Snuffy Smith has been for many years the predominant character in the syndicated newspaper comic strip Barney Google and Snuffy Smith, created by Billy DeBeck and later drawn by Fred Lasswell from 1942 until 2001 (when Laswell died). The strip is currently drawn by John Rose.

Snuffy is a very stereotypical hillbilly. He lives in a shack, makes moonshine, is in constant trouble with the sheriff, and is very shiftless, occasionally doing a small amount of farm work but primarily working his still and loafing.

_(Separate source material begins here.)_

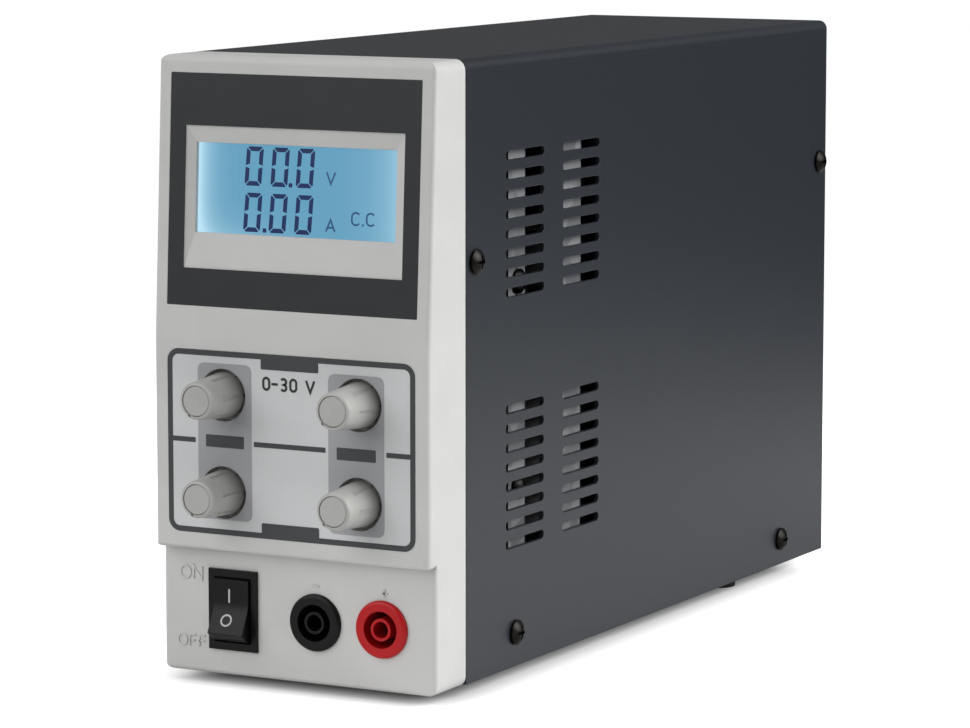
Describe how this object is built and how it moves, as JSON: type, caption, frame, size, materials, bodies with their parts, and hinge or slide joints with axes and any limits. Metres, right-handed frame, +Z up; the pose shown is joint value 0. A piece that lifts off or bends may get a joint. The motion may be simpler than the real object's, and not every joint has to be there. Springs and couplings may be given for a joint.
{
  "type": "laboratory power supply",
  "caption": "Narrow upright bench power supply: grey front bezel with a lit display, turning knobs, a rocker switch and safety sockets, dark vented steel case, rear fan and mains inlet.",
  "frame": {"origin": "on the resting surface under the feet, at the middle of the whole box", "axes": "+Z up, front panel towards -Y, +X to the right as seen from the front, +Y to the rear"},
  "size_m": [0.0854, 0.2632, 0.1635],
  "materials": {
    "galvanised_steel": "matt zinc-coated sheet",
    "grey_powder_coat": "dark grey satin powder coat",
    "light_grey_abs": "light grey moulded plastic",
    "dark_printed_film": "dark printed film",
    "grey_printed_film": "light grey printed film",
    "blue_lcd": "lit blue liquid crystal cell",
    "light_guide": "white light guide",
    "green_board": "green solder mask",
    "blue_phenolic": "blue component body",
    "nickel_plate": "nickel plate",
    "warm_grey_plastic": "warm grey moulded plastic",
    "warm_grey_cap": "warm grey moulded plastic",
    "black_nylon": "black moulded plastic",
    "red_nylon": "red moulded plastic",
    "brass_plate": "bright brass",
    "black_screw": "black zinc",
    "dark_screw": "dark zinc",
    "black_rubber": "black rubber",
    "chrome_wire": "bright plated wire",
    "fuse_glass": "clear glass tube with plated ends",
    "black_anodised": "black anodised extrusion",
    "ferrite": "dark ferrite",
    "capacitor_sleeve": "dark shrink sleeve",
    "copper_wire": "enamelled copper wire"
  },
  "bodies": {
    "case": {"chassis": "galvanised_steel", "cover": "grey_powder_coat", "rear_panel": "grey_powder_coat", "right_side_plate": "galvanised_steel", "left_side_plate": "galvanised_steel", "front_bezel": "light_grey_abs", "display_label": "dark_printed_film", "control_label": "grey_printed_film", "display_glass": "blue_lcd", "display_light": "light_guide", "display_board": "green_board", "control_board": "green_board", "potentiometers": "blue_phenolic", "pot_nuts": "nickel_plate", "switch_body": "black_nylon", "switch_terminals": "brass_plate", "black_socket": "black_nylon", "red_socket": "red_nylon", "black_contact": "nickel_plate", "red_contact": "nickel_plate", "socket_nuts": "nickel_plate", "cover_screws": "black_screw", "plate_screws": "dark_screw", "bezel_screws": "nickel_plate", "display_screws": "nickel_plate", "feet": "black_rubber", "foot_screws": "nickel_plate", "foot_nuts": "nickel_plate", "fan_frame": "black_nylon", "fan_guard": "chrome_wire", "fan_screws": "dark_screw", "inlet_housing": "black_nylon", "inlet_pins": "nickel_plate", "inlet_screws": "black_screw", "main_board": "green_board", "board_standoffs": "brass_plate", "heatsinks": "black_anodised", "power_transistors": "black_nylon", "transformer": "ferrite", "capacitors": "capacitor_sleeve", "output_choke": "copper_wire"},
    "voltage_fine_dial": {"voltage_fine_spindle": "nickel_plate", "voltage_fine_knob": "warm_grey_plastic", "voltage_fine_cap": "warm_grey_cap"},
    "voltage_coarse_dial": {"voltage_coarse_spindle": "nickel_plate", "voltage_coarse_knob": "warm_grey_plastic", "voltage_coarse_cap": "warm_grey_cap"},
    "current_fine_dial": {"current_fine_spindle": "nickel_plate", "current_fine_knob": "warm_grey_plastic", "current_fine_cap": "warm_grey_cap"},
    "current_coarse_dial": {"current_coarse_spindle": "nickel_plate", "current_coarse_knob": "warm_grey_plastic", "current_coarse_cap": "warm_grey_cap"},
    "power_rocker": {"switch_rocker": "black_nylon"},
    "fan": {"fan_rotor": "black_nylon"},
    "fuse_holder": {"fuse_drawer": "black_nylon", "fuse": "fuse_glass"}
  },
  "joints": [
    {"name": "voltage_fine_turn", "type": "hinge", "parent": "case", "child": "voltage_fine_dial", "pos_m": [-0.02, -0.1186, 0.0768], "axis": [0, 1, 0], "range_deg": [0, 300]},
    {"name": "voltage_coarse_turn", "type": "hinge", "parent": "case", "child": "voltage_coarse_dial", "pos_m": [0.02, -0.1186, 0.0768], "axis": [0, 1, 0], "range_deg": [0, 300]},
    {"name": "current_fine_turn", "type": "hinge", "parent": "case", "child": "current_fine_dial", "pos_m": [-0.02, -0.1186, 0.0515], "axis": [0, 1, 0], "range_deg": [0, 300]},
    {"name": "current_coarse_turn", "type": "hinge", "parent": "case", "child": "current_coarse_dial", "pos_m": [0.02, -0.1186, 0.0515], "axis": [0, 1, 0], "range_deg": [0, 300]},
    {"name": "rocker_tilt", "type": "hinge", "parent": "case", "child": "power_rocker", "pos_m": [-0.0192, -0.1132, 0.0203], "axis": [1, 0, 0], "range_deg": [0, 27]},
    {"name": "fan_spin", "type": "hinge", "parent": "case", "child": "fan", "pos_m": [0, 0.1155, 0.1155], "axis": [0, 1, 0], "continuous": true},
    {"name": "fuse_slide", "type": "slide", "parent": "case", "child": "fuse_holder", "axis": [0, 1, 0], "range_m": [0, 0.018]}
  ]
}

He also has some proclivity toward stealing chickens, which led to a brief but effective use of his character in a marketing campaign by the Tyson Foods corporation in the early 1980s. He is very short, wears a broad-brimmed felt hat almost as tall as he is, has a huge mustache, and almost invariably wears a pair of tattered, poorly patched overalls. He constantly cheats at poker and checkers. His speech is ungrammatical in the extreme. In fact, almost all of the characters in the strip (except of course for the occasional visiting "flatlander") were/are stereotypical hillbillies – sharp-tongued gossipy women such as his wife Loweezy (Louisa), his baby, Tater, his nephew Jughaid (Jughead), his neighbors Elviney and Lukey, the sanctimonious (but nonetheless ungrammatical) Parson, Sheriff Tait with his huge, star-shaped badge, Silas, the owner of the General Store, and many others. All vehicles were rundown jalopies of a seeming 1920s vintage, even in the 1970s and beyond.

Two live-action feature films with actor Bud Duncan portraying Snuffy Smith were made in 1942: Private Snuffy Smith and Hillbilly Blitzkrieg.

In the 1960s, King Features Syndicate produced a number of shorts with prolific voice actor Paul Frees providing the voice of Snuffy Smith.